Goal —
Return the line containing "base_ring();", the line containing "obj.matrix_world = Matrix.Identity(4)", and every line between them, exactly as they stand. Output nothing else.

Collected material —
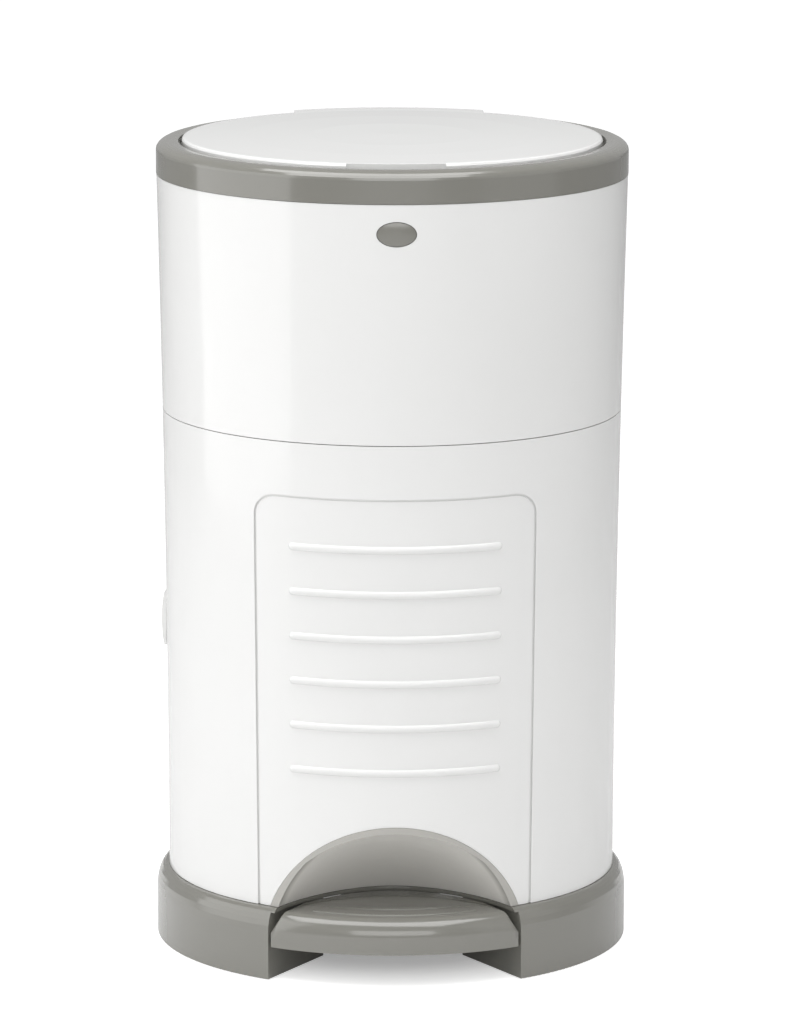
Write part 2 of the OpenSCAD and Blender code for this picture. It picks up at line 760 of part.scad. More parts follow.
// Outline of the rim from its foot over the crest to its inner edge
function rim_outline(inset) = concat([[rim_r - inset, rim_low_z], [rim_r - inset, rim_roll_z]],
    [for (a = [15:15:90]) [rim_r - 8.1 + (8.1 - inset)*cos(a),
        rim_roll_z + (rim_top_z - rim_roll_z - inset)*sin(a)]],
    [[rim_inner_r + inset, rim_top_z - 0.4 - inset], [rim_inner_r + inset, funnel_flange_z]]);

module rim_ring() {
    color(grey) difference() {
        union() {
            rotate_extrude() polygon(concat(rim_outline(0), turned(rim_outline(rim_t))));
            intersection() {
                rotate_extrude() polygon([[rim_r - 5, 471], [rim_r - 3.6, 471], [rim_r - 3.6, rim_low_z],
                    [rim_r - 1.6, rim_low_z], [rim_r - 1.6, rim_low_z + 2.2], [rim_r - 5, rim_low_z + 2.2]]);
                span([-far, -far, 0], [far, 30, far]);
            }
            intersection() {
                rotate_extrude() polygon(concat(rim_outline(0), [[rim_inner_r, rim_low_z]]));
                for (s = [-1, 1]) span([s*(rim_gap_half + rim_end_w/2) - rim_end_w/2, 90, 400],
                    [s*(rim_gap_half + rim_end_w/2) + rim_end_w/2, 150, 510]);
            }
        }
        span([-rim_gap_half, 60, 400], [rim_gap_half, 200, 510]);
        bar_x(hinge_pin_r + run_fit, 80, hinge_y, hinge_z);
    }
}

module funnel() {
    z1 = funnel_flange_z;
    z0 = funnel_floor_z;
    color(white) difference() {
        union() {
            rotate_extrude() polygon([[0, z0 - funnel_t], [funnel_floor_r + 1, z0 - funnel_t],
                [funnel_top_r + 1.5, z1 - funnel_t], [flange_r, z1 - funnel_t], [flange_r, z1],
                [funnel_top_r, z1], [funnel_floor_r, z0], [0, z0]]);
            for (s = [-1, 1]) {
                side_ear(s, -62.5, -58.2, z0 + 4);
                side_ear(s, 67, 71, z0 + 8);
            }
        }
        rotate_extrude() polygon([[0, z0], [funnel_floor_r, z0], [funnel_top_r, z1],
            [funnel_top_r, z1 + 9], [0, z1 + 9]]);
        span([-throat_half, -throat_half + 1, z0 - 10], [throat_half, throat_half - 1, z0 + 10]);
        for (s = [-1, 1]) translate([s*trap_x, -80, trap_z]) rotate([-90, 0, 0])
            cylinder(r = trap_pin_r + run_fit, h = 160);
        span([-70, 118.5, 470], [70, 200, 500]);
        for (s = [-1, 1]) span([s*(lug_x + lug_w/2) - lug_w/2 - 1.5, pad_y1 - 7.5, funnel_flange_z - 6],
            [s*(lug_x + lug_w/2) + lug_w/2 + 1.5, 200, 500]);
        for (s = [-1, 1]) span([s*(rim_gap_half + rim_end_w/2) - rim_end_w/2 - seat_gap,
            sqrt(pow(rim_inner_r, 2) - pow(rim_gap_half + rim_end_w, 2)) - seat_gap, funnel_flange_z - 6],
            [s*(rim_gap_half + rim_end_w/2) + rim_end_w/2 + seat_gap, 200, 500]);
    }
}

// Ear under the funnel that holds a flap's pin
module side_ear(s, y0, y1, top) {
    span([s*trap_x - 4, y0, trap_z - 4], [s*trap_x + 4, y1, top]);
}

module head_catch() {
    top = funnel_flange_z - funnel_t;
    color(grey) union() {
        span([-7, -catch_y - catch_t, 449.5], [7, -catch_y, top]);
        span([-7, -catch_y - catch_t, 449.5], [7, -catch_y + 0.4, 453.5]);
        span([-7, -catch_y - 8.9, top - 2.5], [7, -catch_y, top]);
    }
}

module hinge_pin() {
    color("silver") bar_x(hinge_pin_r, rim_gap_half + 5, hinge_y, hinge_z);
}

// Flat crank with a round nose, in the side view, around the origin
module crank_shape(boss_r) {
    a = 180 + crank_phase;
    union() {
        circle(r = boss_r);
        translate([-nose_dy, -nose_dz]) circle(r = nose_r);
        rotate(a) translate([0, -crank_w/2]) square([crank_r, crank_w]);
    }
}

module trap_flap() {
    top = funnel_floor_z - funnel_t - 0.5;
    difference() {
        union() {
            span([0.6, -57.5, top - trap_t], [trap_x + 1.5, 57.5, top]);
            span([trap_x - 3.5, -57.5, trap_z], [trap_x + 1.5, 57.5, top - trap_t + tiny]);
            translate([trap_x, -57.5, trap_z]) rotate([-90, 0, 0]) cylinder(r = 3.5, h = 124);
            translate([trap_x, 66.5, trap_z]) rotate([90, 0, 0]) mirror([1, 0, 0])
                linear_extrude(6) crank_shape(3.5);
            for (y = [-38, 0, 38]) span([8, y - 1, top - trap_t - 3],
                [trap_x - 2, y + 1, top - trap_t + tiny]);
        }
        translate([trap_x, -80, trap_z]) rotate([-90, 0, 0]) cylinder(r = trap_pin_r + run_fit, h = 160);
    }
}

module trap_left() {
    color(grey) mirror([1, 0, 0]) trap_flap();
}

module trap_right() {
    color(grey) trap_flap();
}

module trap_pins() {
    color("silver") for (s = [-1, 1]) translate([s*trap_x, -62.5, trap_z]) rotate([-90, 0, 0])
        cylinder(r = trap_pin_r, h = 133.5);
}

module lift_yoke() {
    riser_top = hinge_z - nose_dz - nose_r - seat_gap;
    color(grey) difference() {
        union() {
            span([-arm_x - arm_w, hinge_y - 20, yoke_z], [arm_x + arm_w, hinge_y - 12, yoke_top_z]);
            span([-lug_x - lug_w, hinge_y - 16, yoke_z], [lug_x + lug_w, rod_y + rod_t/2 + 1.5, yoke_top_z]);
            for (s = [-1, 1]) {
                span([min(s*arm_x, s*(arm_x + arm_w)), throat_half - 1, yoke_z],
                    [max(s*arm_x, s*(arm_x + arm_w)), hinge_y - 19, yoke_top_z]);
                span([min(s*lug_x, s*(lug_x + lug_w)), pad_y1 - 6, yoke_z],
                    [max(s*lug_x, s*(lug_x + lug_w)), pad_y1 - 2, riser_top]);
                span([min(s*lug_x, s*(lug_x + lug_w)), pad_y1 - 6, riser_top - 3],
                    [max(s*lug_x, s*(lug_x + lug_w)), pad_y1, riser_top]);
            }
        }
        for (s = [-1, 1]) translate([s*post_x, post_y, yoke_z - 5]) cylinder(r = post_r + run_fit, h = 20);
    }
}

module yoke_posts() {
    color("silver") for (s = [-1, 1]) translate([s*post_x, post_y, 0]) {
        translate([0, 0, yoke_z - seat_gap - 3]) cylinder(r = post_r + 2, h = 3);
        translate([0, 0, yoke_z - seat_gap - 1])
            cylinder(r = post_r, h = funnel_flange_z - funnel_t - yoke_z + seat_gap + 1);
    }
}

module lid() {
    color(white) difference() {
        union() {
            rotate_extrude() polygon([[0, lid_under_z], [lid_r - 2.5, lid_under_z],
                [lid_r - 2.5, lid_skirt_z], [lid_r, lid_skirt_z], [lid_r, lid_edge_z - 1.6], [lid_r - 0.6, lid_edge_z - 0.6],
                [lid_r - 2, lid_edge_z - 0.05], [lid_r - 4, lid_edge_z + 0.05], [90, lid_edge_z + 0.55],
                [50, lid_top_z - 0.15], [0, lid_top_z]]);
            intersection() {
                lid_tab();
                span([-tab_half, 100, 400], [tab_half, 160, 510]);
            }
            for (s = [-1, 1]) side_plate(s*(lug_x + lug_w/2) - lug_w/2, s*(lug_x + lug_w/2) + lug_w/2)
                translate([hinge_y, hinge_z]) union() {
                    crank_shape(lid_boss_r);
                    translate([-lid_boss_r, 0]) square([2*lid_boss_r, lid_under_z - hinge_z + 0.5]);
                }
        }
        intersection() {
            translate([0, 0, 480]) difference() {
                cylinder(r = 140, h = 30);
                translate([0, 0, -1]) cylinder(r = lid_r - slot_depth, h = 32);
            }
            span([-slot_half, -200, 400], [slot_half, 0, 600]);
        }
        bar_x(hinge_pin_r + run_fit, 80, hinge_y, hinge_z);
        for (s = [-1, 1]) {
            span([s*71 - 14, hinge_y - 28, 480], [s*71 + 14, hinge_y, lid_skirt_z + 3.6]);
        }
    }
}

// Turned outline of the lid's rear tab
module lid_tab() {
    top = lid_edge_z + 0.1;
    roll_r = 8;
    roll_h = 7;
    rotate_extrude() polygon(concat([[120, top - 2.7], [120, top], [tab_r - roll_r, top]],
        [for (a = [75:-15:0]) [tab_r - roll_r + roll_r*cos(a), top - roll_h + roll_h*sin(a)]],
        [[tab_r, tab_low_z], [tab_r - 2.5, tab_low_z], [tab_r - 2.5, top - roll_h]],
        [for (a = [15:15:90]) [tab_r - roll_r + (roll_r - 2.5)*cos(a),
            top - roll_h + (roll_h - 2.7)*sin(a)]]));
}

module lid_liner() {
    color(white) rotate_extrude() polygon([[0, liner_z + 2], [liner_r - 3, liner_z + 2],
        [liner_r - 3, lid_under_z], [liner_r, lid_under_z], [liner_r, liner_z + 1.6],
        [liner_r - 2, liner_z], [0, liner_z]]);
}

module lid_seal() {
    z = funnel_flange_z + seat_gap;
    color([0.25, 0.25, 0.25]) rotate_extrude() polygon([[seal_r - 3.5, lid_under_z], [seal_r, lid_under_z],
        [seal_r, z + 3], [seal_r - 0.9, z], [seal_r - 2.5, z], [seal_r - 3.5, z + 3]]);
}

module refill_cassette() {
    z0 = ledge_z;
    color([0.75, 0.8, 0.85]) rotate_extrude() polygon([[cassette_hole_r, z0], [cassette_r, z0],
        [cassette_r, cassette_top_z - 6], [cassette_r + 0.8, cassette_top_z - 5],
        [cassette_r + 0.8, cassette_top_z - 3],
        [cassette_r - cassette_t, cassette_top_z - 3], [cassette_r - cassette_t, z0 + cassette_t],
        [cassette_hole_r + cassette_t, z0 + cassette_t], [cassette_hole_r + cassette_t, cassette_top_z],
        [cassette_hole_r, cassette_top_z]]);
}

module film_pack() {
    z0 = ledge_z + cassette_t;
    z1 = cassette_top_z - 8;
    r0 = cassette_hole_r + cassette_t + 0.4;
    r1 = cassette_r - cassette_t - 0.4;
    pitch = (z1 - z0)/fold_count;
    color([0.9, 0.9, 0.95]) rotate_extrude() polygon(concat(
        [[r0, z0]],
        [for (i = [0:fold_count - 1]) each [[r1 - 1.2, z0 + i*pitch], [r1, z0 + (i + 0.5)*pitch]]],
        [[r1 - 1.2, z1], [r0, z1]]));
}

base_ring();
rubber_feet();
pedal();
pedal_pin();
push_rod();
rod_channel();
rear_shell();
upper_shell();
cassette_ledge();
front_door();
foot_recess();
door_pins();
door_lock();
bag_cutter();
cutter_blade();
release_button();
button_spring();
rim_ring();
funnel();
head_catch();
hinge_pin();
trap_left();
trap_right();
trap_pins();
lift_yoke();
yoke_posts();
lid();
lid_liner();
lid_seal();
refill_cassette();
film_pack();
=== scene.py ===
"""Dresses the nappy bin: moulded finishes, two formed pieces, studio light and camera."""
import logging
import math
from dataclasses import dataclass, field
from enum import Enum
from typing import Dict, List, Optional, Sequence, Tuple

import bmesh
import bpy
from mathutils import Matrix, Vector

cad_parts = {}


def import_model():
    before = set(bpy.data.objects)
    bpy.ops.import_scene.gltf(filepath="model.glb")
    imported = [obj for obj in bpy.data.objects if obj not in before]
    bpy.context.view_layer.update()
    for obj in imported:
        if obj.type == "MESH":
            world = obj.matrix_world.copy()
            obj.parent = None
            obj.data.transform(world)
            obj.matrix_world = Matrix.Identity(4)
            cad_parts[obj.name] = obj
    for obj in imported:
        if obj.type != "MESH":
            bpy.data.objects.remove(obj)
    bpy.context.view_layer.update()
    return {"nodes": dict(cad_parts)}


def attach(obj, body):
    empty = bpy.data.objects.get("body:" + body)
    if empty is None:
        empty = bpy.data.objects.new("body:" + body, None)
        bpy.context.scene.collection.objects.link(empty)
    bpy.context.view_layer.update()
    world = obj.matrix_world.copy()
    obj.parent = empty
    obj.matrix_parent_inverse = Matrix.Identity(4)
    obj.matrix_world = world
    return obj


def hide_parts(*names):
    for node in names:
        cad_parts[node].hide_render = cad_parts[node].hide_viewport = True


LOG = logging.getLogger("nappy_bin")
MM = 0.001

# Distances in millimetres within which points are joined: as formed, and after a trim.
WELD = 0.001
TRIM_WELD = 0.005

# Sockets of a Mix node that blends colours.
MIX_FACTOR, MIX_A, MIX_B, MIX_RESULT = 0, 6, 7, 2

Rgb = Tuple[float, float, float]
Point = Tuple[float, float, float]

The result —
base_ring();
rubber_feet();
pedal();
pedal_pin();
push_rod();
rod_channel();
rear_shell();
upper_shell();
cassette_ledge();
front_door();
foot_recess();
door_pins();
door_lock();
bag_cutter();
cutter_blade();
release_button();
button_spring();
rim_ring();
funnel();
head_catch();
hinge_pin();
trap_left();
trap_right();
trap_pins();
lift_yoke();
yoke_posts();
lid();
lid_liner();
lid_seal();
refill_cassette();
film_pack();
=== scene.py ===
"""Dresses the nappy bin: moulded finishes, two formed pieces, studio light and camera."""
import logging
import math
from dataclasses import dataclass, field
from enum import Enum
from typing import Dict, List, Optional, Sequence, Tuple

import bmesh
import bpy
from mathutils import Matrix, Vector

cad_parts = {}


def import_model():
    before = set(bpy.data.objects)
    bpy.ops.import_scene.gltf(filepath="model.glb")
    imported = [obj for obj in bpy.data.objects if obj not in before]
    bpy.context.view_layer.update()
    for obj in imported:
        if obj.type == "MESH":
            world = obj.matrix_world.copy()
            obj.parent = None
            obj.data.transform(world)
            obj.matrix_world = Matrix.Identity(4)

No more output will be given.